AVRUPA KÜLTÜR BAŞKENTİ UNVANINA İTİMAT ETMİYORUM
* İstanbul bu yıl Avrupa Kültür Başkentleri’nden biri. Bu sizce önemli bir unvan mı, yoksa daha çok Eurovision Şarkı Yarışması gibi bir şey mi? Hangi şehir seçilirse seçilsin, ben bu unvana pek itimat etmiyorum. Bu daha çok ekonomik ve politik bir araç. Dürüst olmak gerekirse, ıstanbul’da kültürel patlamaya dair bir iz de göremedim. * İstanbul’da favori semtiniz hangisi? Beyoğlu ve Cihangir’i seviyorum ama fazla ticari olmasından ve seçkinleştirilmesinden endişeleniyorum. Deniz kıyısındaki yerler arasında Bebek rafine bir çekim merkezi; Lucca’nın harika görünümlü müdavimleri ve mükemmel elmalı smoothie’leri var. Nişantaşı çok rahat; eğer İstanbul’da yaşasaydım kesin burada oturur ama vaktimin çoğunu Beyoğlu’nda geçirirdim. * İstanbul’un “cool” bir şehir olduğunu söylüyorsunuz. Neden sizce? Bir şehri “cool” yapan nedir? Çünkü İstanbul kendi dışında bir şey olmuyor ya da en basitinden olamıyor.

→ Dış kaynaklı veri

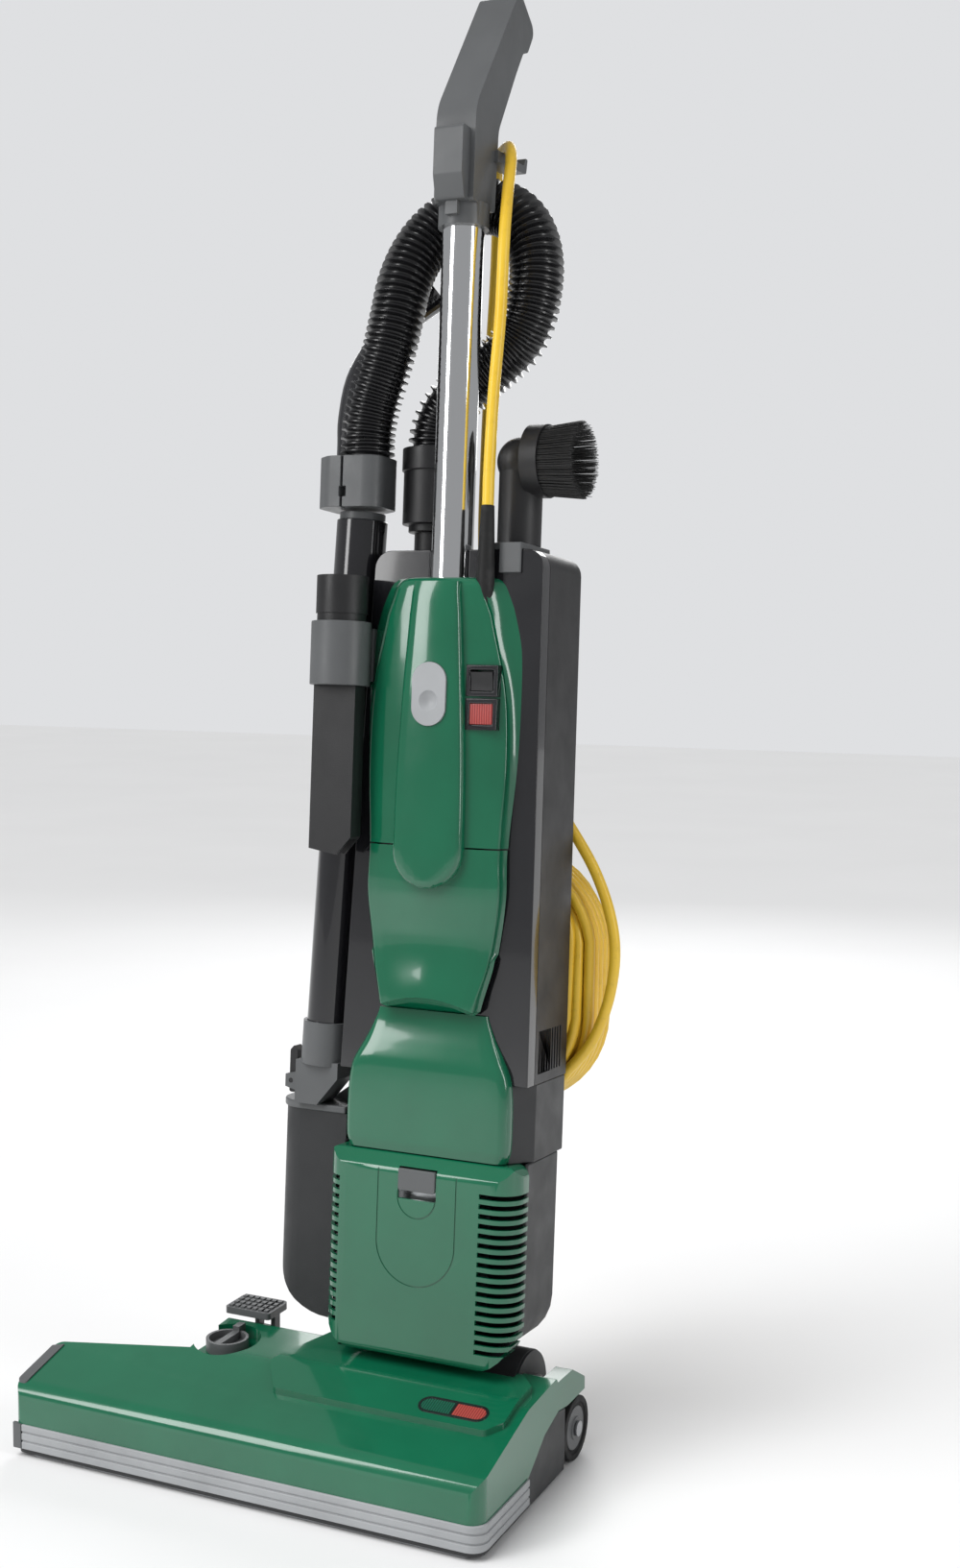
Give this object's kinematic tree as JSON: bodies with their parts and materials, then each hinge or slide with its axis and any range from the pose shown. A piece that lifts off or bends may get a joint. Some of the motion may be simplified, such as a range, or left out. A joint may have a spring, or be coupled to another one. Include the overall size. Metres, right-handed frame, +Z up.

En cool yerler ya da insanlar hep kendileri olmaktan memnun olanlar, bu nedenle güvensizlik duymayanlardır. * “Hip” sözcüğünden hoşlanmıyorsunuz. “Hip” deyince aklınıza “trendi” mi geliyor? Monocle moda ve mimariye de yer veriyor. Ve her iki alanda da trendleri dışlayamazsınız. Bu bir çelişki değil mi? Bir şey hem “hip” hem de “cool” olamaz mı? “Hip” ve “trendi” sözcüklerinden nefret ediyorum, çok geçiciler. Cool ebedidir. Biraz değerini ya da anlamını yitirdiğinin farkındayım ama bana göre eğer bir şirket en kaliteli ürünleri üretiyorsa ve kuşaklardır aynı aileninse gözde bir tasarımcı ya da mimarın imzasını attığı “hip” ve kısa ömürlü bir şeyden daha caziptir, daha “cool”dur. Anahtar uzun ömürlülük.
‘Tyler’ın vizyonu sayesinde dünyayı dolaştım’
* Dergiciliğin öldüğünün söylendiği bir dönemde Monocle nasıl oldu da heyecan yarattı? Bizim endüstrideki birçok insanın sürekli baskının öldüğünden söz etmesi beni rahatsız ediyor. Monocle’la yakaladığımız başarıya bakın. ınsanların ellerinde tutacakları, koklayacakları, sayfalarını çevirecekleri, saklayabilecekleri, dokunabilecekleri bir şeylere ihtiyacı var. Biz her sayıya kalbimizi ve ruhumuzu koyuyoruz ve bu belli oluyor. Ürünümüzle gurur duyuyoruz, aynı ritmde çalışan aynı kafa yapısında böyle bir gruba çok rastlanmaz. * 10 yıldır, Wallpaper günlerinden beri Tyler Brule’yle çalışıyorsunuz. Onunla çalışmak nasıl bir şey? Bana esin kaynağı olmayan biriyle kesinlikle 10 yıl çalışmazdım. Onunla harika bir ilişkim var. Onun kadar enerjisi yüksek ve odaklı bir insan daha tanımadım. Vizyonu sayesinde dünyayı dolaştım, ona müteşekkirim. Çok da komiktir, ofis ortamı hep eğlencelidir.